<<<<

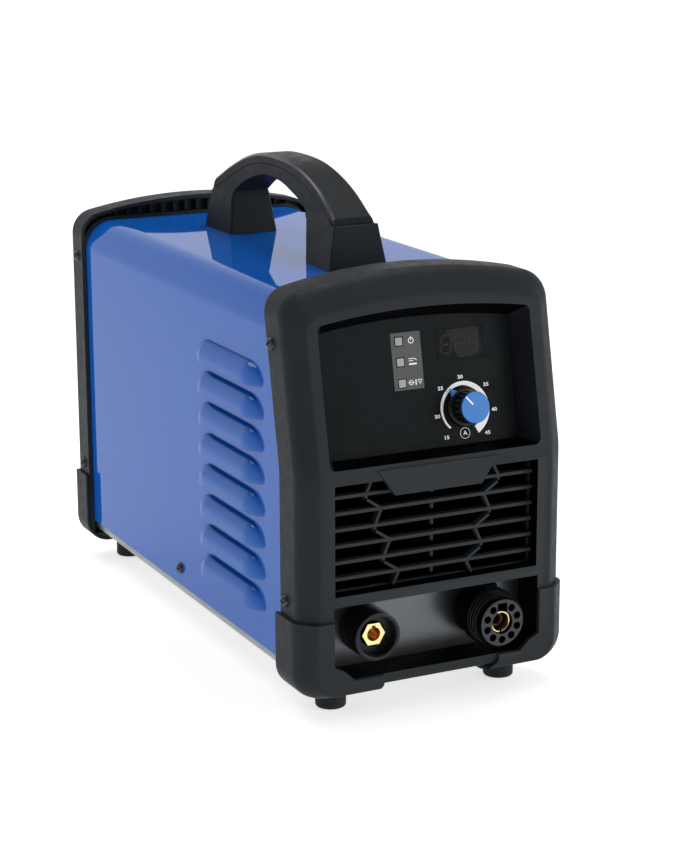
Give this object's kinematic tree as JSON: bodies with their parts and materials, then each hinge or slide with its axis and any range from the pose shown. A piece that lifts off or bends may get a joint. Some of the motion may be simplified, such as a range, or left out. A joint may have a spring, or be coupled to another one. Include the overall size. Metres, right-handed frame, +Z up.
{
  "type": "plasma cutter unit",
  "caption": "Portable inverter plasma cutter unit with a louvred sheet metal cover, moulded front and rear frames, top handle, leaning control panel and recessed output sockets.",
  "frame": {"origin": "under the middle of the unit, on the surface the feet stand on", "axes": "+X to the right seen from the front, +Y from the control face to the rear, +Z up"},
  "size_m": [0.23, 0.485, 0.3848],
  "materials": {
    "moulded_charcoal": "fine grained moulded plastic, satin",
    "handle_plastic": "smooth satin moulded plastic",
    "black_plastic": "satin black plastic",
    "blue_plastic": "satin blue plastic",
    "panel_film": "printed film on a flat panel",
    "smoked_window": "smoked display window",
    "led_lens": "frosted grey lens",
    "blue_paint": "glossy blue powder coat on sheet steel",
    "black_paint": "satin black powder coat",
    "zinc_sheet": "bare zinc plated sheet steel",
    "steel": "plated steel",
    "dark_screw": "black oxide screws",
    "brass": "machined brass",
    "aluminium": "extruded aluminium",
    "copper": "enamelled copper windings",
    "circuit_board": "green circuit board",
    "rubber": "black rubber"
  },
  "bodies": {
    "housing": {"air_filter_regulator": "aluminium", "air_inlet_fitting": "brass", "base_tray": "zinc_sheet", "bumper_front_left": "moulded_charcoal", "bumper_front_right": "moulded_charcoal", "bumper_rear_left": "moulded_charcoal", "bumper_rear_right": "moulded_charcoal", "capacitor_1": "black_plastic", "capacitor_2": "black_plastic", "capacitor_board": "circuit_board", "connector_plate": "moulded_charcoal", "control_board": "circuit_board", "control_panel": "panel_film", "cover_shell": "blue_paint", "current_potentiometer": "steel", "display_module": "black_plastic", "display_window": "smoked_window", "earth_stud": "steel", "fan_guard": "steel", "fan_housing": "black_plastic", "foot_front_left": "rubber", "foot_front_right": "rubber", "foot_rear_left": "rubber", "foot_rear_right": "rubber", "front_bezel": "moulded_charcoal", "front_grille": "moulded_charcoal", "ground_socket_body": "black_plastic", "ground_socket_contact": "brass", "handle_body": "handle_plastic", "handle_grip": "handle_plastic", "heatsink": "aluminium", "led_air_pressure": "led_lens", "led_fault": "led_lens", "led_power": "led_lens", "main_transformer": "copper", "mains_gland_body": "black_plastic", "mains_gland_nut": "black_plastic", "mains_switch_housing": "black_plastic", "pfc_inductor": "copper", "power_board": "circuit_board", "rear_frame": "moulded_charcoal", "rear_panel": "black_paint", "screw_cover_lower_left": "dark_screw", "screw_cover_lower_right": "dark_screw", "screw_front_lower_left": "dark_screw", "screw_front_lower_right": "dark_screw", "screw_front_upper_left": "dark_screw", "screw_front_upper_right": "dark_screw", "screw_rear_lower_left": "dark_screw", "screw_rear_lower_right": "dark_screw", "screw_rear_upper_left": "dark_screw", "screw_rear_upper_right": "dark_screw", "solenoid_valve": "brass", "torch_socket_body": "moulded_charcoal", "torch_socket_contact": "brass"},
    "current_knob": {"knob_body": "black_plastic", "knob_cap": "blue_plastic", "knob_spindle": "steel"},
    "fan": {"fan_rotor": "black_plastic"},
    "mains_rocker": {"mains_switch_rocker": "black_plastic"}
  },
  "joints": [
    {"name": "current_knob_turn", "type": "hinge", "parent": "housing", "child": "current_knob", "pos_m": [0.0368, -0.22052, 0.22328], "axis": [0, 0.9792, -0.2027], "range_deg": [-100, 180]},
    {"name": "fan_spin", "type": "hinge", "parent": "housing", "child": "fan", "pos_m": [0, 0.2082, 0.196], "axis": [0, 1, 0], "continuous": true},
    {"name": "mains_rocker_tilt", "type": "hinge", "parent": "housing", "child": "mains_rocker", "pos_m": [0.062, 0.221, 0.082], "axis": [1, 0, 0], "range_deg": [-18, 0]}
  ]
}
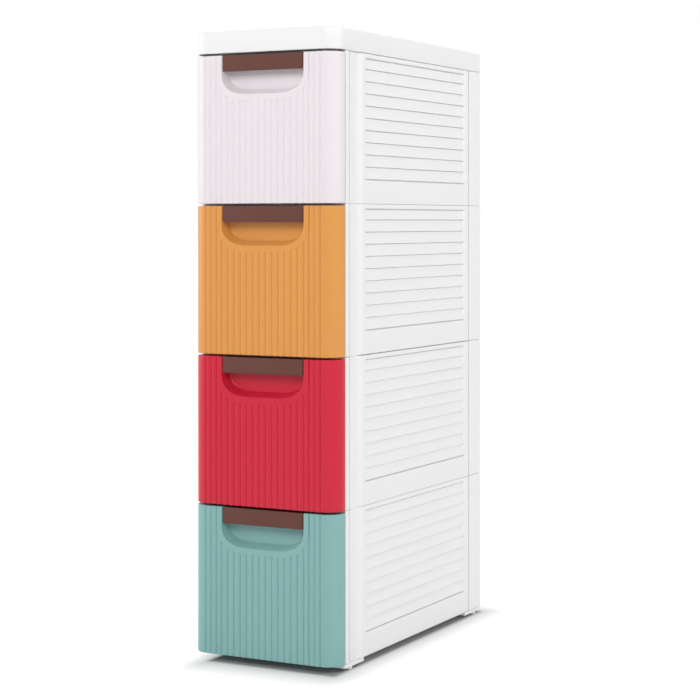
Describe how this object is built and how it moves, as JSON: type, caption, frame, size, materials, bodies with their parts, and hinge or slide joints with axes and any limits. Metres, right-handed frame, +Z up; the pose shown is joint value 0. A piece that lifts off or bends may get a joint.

>>>>

▶ PROMPT
Copy each line of the listing that holds the word "with".

▶ TASK RESPONSE
Give this object's kinematic tree as JSON: bodies with their parts and materials, then each hinge or slide with its axis and any range from the pose shown. A piece that lifts off or bends may get a joint. Some of the motion may be simplified, such as a range, or left out. A joint may have a spring, or be coupled to another one. Include the overall size. Metres, right-handed frame, +Z up.
  "caption": "Portable inverter plasma cutter unit with a louvred sheet metal cover, moulded front and rear frames, top handle, leaning control panel and recessed output sockets.",
Describe how this object is built and how it moves, as JSON: type, caption, frame, size, materials, bodies with their parts, and hinge or slide joints with axes and any limits. Metres, right-handed frame, +Z up; the pose shown is joint value 0. A piece that lifts off or bends may get a joint.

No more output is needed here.